An interview with Mary McConneloug and Mike Broderick, April 27, 2006
U.S. National Champion Mary McConneloug is a familiar name in the sport of mountain biking. For six seasons, she steadily rose through the sport’s global ranks reaching UCI World Cup podiums and representing her country at multiple World Championships. More famously than that, she also earned the single U.S. women's spot at the Olympics cross-country race in Athens in 2004. McConneloug recently told Cyclingnews MTB Editor Steve Medcroft that she owes all her success to an unusual team structure.
What many people may not know about Mary McConneloug is the off-the-beaten-path way she has managed her career. Instead of signing with a factory team and having handlers and coaches take care of all the details of her day-to-day racing life, she chose the freedom of signing individual sponsorship agreements and taking responsibility for managing every aspect of her career.
That structure is only possible, McConneloug says, because she has a partner; her only teammate, on the road support crewmember and longtime boyfriend Mike Broderick.
Taking off together
Theirs is a symbiotic dependency. Broderick is not McConneloug’s support crew in the traditional sense. Sure, he takes pride in his responsibility to support a world-class female mountain biker, but he is also an elite-level racer in his own right; giving up passion for multiple sports to go on the road with McConneloug more than five years ago.

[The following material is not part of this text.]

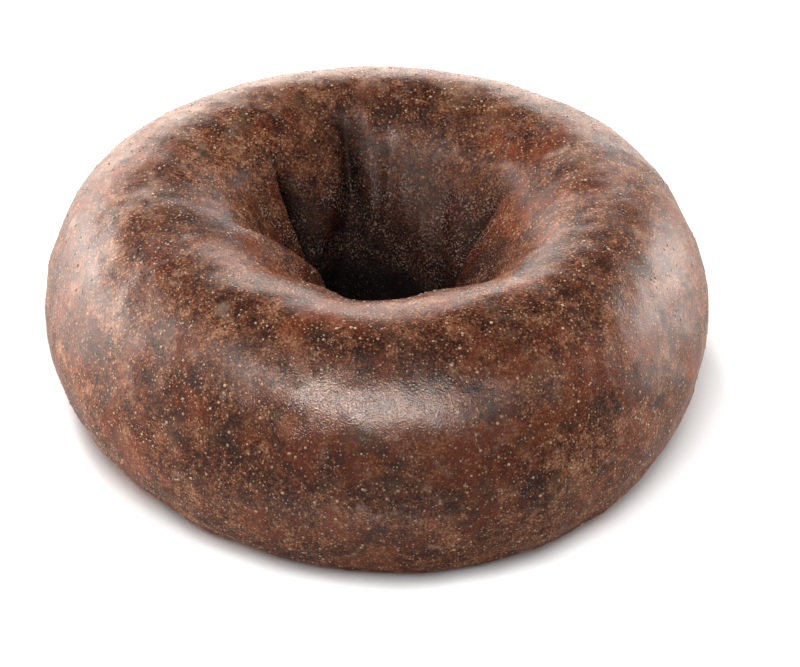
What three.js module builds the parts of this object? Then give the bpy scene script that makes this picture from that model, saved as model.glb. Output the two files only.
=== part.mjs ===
// A pumpernickel bagel: one plump ring of dark dough, boiled and baked, with a pinched hole.
//
// The dough is rolled to a rope, its ends are pressed together and it swells in the oven, so the ring isn't
// round, the hole's lip has lobes, and folds run from the lip down into the hole.
//
// Millimetres, +Z up. The bagel lies on its flat base at z = 0, and the origin is below the middle of its box.
// Angles are in degrees round the ring, anticlockwise from +X as seen from above. The front is towards -Y.

import * as THREE from 'three';
import { ParametricGeometry } from 'three/addons/geometries/ParametricGeometry.js';
import { mergeVertices } from 'three/addons/utils/BufferGeometryUtils.js';

// ---------------------------------------------------------------- driving dimensions

const RING_RADIUS = 54;
const RING_HEIGHT = 42.8;

// The facets: how many degrees apart the columns of the surface lie on average, and its steps round the section.
const COLUMN_SPACING = 3.2;
const SECTION_STEPS = 48;

// The dough's section, from the outside over the crown, down the hole and back along the base. Each point is a
// share of the ring's radius from the axis, and a share of its height. Points below the base are pressed flat.
const SECTION = [
  { name: 'outer_widest', out: 1.0, up: 0.44 },
  { name: 'outer_shoulder', out: 0.935, up: 0.76 },
  { name: 'crown_outer', out: 0.8, up: 0.945 },
  { name: 'crown', out: 0.645, up: 1.0 },
  { name: 'inner_shoulder', out: 0.495, up: 0.925 },
  { name: 'lip', out: 0.365, up: 0.74 },
  { name: 'throat_top', out: 0.262, up: 0.59 },
  { name: 'throat', out: 0.215, up: 0.41 },
  { name: 'throat_foot', out: 0.262, up: 0.11 },
  { name: 'base_inner', out: 0.35, up: -0.012 },
  { name: 'base_middle', out: 0.56, up: -0.03 },
  { name: 'base_outer', out: 0.76, up: -0.012 },
  { name: 'outer_foot', out: 0.925, up: 0.14 },
];

const LIP = SECTION.findIndex((point) => point.name === 'lip');
const THROAT = SECTION.findIndex((point) => point.name === 'throat');
const BASE = SECTION.findIndex((point) => point.name === 'base_inner');

// How far the ring is from round: 1 wave sets the hole off centre, 2 make an oval, 3 a soft triangle.
const OUT_OF_ROUND = [
  { waves: 1, east: -0.002, north: 0.021 },
  { waves: 2, east: 0.009, north: -0.014 },
  { waves: 3, east: -0.011, north: 0.02 },
];

// The out-of-round grows from none at this share of the radius to all of it at the outside.
const ROUND_WITHIN = 0.45;
const FULLY_OUT_OF_ROUND = 0.9;

// The crown is a little higher at some angles. Points above this share of the height rise with it.
const CROWN_WAVES = [
  { waves: 1, rise: 0.012, at: 100 },
  { waves: 2, rise: 0.01, at: -50 },
];
const RISES_ABOVE = 0.2;

// The whole lip stands this far in, and each lobe moves it out, or in where the shift is below zero.
const LIP_SHIFT = -3.4;
const LIP_LOBES = [
  { at: 35, reach: 32, shift: 3.0 },
  { at: 88, reach: 30, shift: 2.4 },
  { at: 128, reach: 26, shift: 3.6 },
  { at: 156, reach: 14, shift: 3.0 },
  { at: 196, reach: 12, shift: -6.0 },
  { at: 216, reach: 12, shift: -0.6 },
  { at: 240, reach: 14, shift: -3.0 },
  { at: 267, reach: 17, shift: 0.8 },
  { at: 291, reach: 11, shift: -1.2 },
  { at: 316, reach: 14, shift: 3.2 },
  { at: 340, reach: 16, shift: 2.6 },
];

const THROAT_LOBES = [
  { at: 92, reach: 42, shift: 3.2 },
  { at: 225, reach: 50, shift: -1.0 },
];

// How much of the lip's and the throat's shift each point of the section takes.
const LIP_SHARE = { crown: 0.15, inner_shoulder: 0.55, lip: 1.0, throat_top: 0.7 };
const THROAT_SHARE = { throat_top: 0.6, throat: 1.0, throat_foot: 0.6 };

// Folds of the pinched dough. Each runs from an angle at the lip to an angle in the throat. Its two flanks are
// on the anticlockwise (left) and the clockwise (right) side, and a steep one is narrow. It starts and ends at
// these places along the section, and is at full depth after its run-in. A crease is sharp, a pleat is round.
const FOLDS = [
  { lip: 29, throat: 12, depth: 3.2, left: 4.5, right: 1.3, from: 4.1, runIn: 1.3, to: 8.8, crease: true },
  { lip: 55, throat: 44, depth: 0.9, left: 2.4, right: 2.4, from: 4.4, runIn: 1.5, to: 8.8, crease: false },
  { lip: 86, throat: 94, depth: 1.0, left: 2.8, right: 2.8, from: 3.9, runIn: 1.5, to: 8.2, crease: false },
  { lip: 103, throat: 112, depth: 4.0, left: 3.4, right: 2.6, from: 3.7, runIn: 1.5, to: 8.4, crease: false },
  { lip: 136, throat: 140, depth: 5.4, left: 1.3, right: 3.6, from: 4.2, runIn: 1.0, to: 8.8, crease: true },
  { lip: 190, throat: 184, depth: 4.2, left: 1.8, right: 4.5, from: 3.8, runIn: 1.1, to: 8.6, crease: true },
  { lip: 250, throat: 243, depth: 1.8, left: 1.5, right: 2.6, from: 4.4, runIn: 1.5, to: 8.8, crease: true },
  { lip: 296, throat: 288, depth: 1.5, left: 2.6, right: 1.5, from: 4.4, runIn: 1.5, to: 8.6, crease: true },
  { lip: 338, throat: 332, depth: 1.8, left: 1.6, right: 2.8, from: 4.4, runIn: 1.5, to: 8.6, crease: true },
];

// A fold leaves its lip angle at the lip, and has its throat angle from this place on.
const FOLD_TURNED_BY = THROAT + 0.5;

// A fold's head is narrow, and its flanks open to their full width over this much of the section.
const FOLD_HEAD_WIDTH = 0.35;
const FOLD_OPENS_OVER = 3.0;
const FOLD_RUN_OUT = 1.2;

// Shallow dents with a level floor, at an angle and a place along the section. Each has flanks like a fold's, and
// a length counted in points of the section.
const DENTS = [{ at: 101, place: 4.1, left: 6.5, right: 2.2, length: 0.6, depth: 1.2 }];

// The step along the section that gives its direction, in points, and how near two corners are to be one, in mm.
const STEP_AHEAD = 0.001;
const SAME_CORNER = 0.001;

const CRUST = { colour: '#4a2c22', roughness: 0.42, metalness: 0 };

// ---------------------------------------------------------------- helpers

const radians = THREE.MathUtils.degToRad;

// The angle from one direction to another, between -180 and 180 degrees.
function turnBetween(from, to) {
  return THREE.MathUtils.euclideanModulo(to - from + 180, 360) - 180;
}

// The sum of the bell-shaped lobes at one angle.
function lobesAt(lobes, angle) {
  let shift = 0;
  for (const lobe of lobes) {
    shift += lobe.shift * Math.exp(-((turnBetween(lobe.at, angle) / lobe.reach) ** 2));
  }
  return shift;
}

// ---------------------------------------------------------------- the dough's surface

// The section's points at one angle round the ring, as distances from the axis and heights.
function sectionPoints(angle) {
  let outOfRound = 0;
  for (const { waves, east, north } of OUT_OF_ROUND) {
    outOfRound += east * Math.cos(waves * radians(angle)) + north * Math.sin(waves * radians(angle));
  }
  let crownRise = 1;
  for (const { waves, rise, at } of CROWN_WAVES) {
    crownRise += rise * Math.cos(waves * radians(angle - at));
  }
  const lipShift = LIP_SHIFT + lobesAt(LIP_LOBES, angle);
  const throatShift = lobesAt(THROAT_LOBES, angle);
  return SECTION.map(({ name, out, up }) => {
    const share = THREE.MathUtils.smoothstep(out, ROUND_WITHIN, FULLY_OUT_OF_ROUND);
    const distance = RING_RADIUS * out * (1 + share * outOfRound);
    const pinch = lipShift * (LIP_SHARE[name] ?? 0) + throatShift * (THROAT_SHARE[name] ?? 0);
    const height = RING_HEIGHT * up * (up > RISES_ABOVE ? crownRise : 1);
    return new THREE.Vector2(distance + pinch, height);
  });
}

// The closed curve through the section's points, at a place counted in points from the outside.
function onSection(points, place) {
  const first = Math.floor(place);
  const [before, start, end, after] = [-1, 0, 1, 2].map((step) => {
    return points[THREE.MathUtils.euclideanModulo(first + step, points.length)];
  });
  const t = place - first;
  const blend = (a, b, c, d) => {
    return 0.5 * (2 * b + (c - a) * t + (2 * a - 5 * b + 4 * c - d) * t ** 2 + (3 * b - a - 3 * c + d) * t ** 3);
  };
  return new THREE.Vector2(
    blend(before.x, start.x, end.x, after.x),
    blend(before.y, start.y, end.y, after.y),
  );
}

// How deep the folds and dents cut in at one angle, one place along the section and one distance from the axis.
function foldDepth(angle, place, distance) {
  const towardsThroat = THREE.MathUtils.smoothstep(place, LIP, FOLD_TURNED_BY);
  let depth = 0;
  for (const fold of FOLDS) {
    const line = fold.lip + (fold.throat - fold.lip) * towardsThroat;
    const across = radians(turnBetween(line, angle)) * distance;
    const opening = THREE.MathUtils.smoothstep(place, fold.from, fold.from + FOLD_OPENS_OVER);
    const flank = (across > 0 ? fold.left : fold.right) * THREE.MathUtils.lerp(FOLD_HEAD_WIDTH, 1, opening);
    const runIn = THREE.MathUtils.smoothstep(place, fold.from, fold.from + fold.runIn);
    const runOut = 1 - THREE.MathUtils.smoothstep(place, fold.to - FOLD_RUN_OUT, fold.to);
    const profile = Math.exp(-((Math.abs(across) / flank) ** (fold.crease ? 1 : 2)));
    depth += fold.depth * runIn * runOut * profile;
  }
  for (const dent of DENTS) {
    const across = radians(turnBetween(dent.at, angle)) * distance;
    const flank = across > 0 ? dent.left : dent.right;
    depth += dent.depth * Math.exp(-((across / flank) ** 4) - ((place - dent.place) / dent.length) ** 2);
  }
  return depth;
}

// The columns of the surface. One runs down the valley of each fold and drifts with it from the lip to the throat.
// The rest share the gap to the next fold, closer together beside the folds.
function surfaceColumns() {
  const columns = [];
  FOLDS.forEach((fold, index) => {
    const next = FOLDS[(index + 1) % FOLDS.length];
    const gap = THREE.MathUtils.euclideanModulo(next.lip - fold.lip, 360);
    const count = Math.round(gap / COLUMN_SPACING);
    for (let step = 0; step < count; step += 1) {
      const even = step / count;
      const share = even - Math.sin(2 * Math.PI * even) / (4 * Math.PI);
      columns.push({
        angle: fold.lip + gap * share,
        drift: THREE.MathUtils.lerp(fold.throat - fold.lip, next.throat - next.lip, share),
      });
    }
  });
  return columns;
}

const COLUMNS = surfaceColumns();

// The surface: u runs once round the ring from column to column, and v once round the section.
function doughSurface(u, v, target) {
  const column = COLUMNS[Math.round(u * COLUMNS.length) % COLUMNS.length];
  const place = SECTION.length * (v % 1);
  const intoThroat = THREE.MathUtils.smoothstep(place, LIP, FOLD_TURNED_BY);
  const ontoBase = THREE.MathUtils.smoothstep(place, FOLD_TURNED_BY, BASE + 1);
  const angle = column.angle + column.drift * (intoThroat - ontoBase);
  const spot = onSection(sectionPoints(angle), place);
  const ahead = onSection(sectionPoints(angle), place + STEP_AHEAD);
  const along = ahead.sub(spot).normalize();
  const depth = foldDepth(angle, place, spot.x);
  const distance = spot.x - along.y * depth;
  const height = Math.max(spot.y + along.x * depth, 0);
  target.set(distance * Math.cos(radians(angle)), distance * Math.sin(radians(angle)), height);
}

// ---------------------------------------------------------------- the bagel

function makeBagel() {
  const surface = new ParametricGeometry(doughSurface, COLUMNS.length, SECTION_STEPS);
  surface.deleteAttribute('normal');
  surface.deleteAttribute('uv');
  const geometry = mergeVertices(surface, SAME_CORNER);
  geometry.computeVertexNormals();
  geometry.computeBoundingBox();
  const middle = geometry.boundingBox.getCenter(new THREE.Vector3());
  geometry.translate(-middle.x, -middle.y, 0);
  const crust = new THREE.MeshStandardMaterial({
    color: CRUST.colour,
    roughness: CRUST.roughness,
    metalness: CRUST.metalness,
  });
  const mesh = new THREE.Mesh(geometry, crust);
  mesh.name = 'bagel';
  return mesh;
}

const bagel = new THREE.Group();
bagel.add(makeBagel());

export default bagel;
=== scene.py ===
# %% [markdown]
# # A pumpernickel bagel
# This lesson dresses one bagel of dark rye dough. The CAD solid holds its true form with few facets. The script
# repeats that form with a fine mesh, adds the crust's wrinkles and blisters, gives it a baked crust as material
# and sets up a small photo studio. Everything is in metres, in the same frame as the CAD solid.

# %% Load the CAD solid as a fixed frame
import math

import bmesh
import bpy
import numpy as np
from mathutils import Matrix, Vector, noise


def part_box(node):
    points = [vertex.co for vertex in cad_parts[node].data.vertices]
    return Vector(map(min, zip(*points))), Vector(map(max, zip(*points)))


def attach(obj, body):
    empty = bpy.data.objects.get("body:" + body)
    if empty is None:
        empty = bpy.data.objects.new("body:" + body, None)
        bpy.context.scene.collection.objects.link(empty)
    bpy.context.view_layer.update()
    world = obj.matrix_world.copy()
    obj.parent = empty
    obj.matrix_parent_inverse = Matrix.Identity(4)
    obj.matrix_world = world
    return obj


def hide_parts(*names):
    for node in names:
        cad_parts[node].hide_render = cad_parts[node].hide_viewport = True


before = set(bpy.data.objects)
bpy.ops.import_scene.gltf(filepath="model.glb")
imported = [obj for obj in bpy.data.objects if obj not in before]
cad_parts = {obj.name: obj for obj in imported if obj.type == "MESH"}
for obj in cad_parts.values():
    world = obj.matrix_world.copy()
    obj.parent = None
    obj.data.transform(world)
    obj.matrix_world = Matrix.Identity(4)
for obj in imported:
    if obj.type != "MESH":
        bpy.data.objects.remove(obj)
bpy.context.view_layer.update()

NODE = "bagel"
BODY = "root"
MM = 0.001

low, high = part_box(NODE)


def in_mm(lengths):
    """Lengths in millimetres, to a tenth, to be printed."""
    return [round(float(length) / MM, 1) for length in lengths]


print("CAD box in mm:", in_mm(high - low))

# %% [markdown]
# ## The dough's section
# A bagel starts as a rope of dough whose ends are pressed together, so its section isn't a circle. It is flat
# below, domed above and steep inside. The section could be drawn as a curve object, but a formula can also let
# it change round the ring. So it is a list of named points, the same as in the CAD source, and each is a share of
# the ring's radius from the axis and a share of its height. Points below the base are pressed flat.

# %% The dough's section
RING_RADIUS = 54 * MM
RING_HEIGHT = 42.8 * MM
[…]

“I was a serious bike racer but a confused athlete,” Broderick said by phone March. “I had so many sports that I loved. I was a surfer and a snowboarder. I was involved in sports forty hours a week as well as working full time.” He says his hectic lifestyle slowed his development as a mountain biker. “I started racing in 1991 but went up the ranks slowly. I spent something like two years at sport, two years at expert, then two years as a semi-pro before really getting serious.”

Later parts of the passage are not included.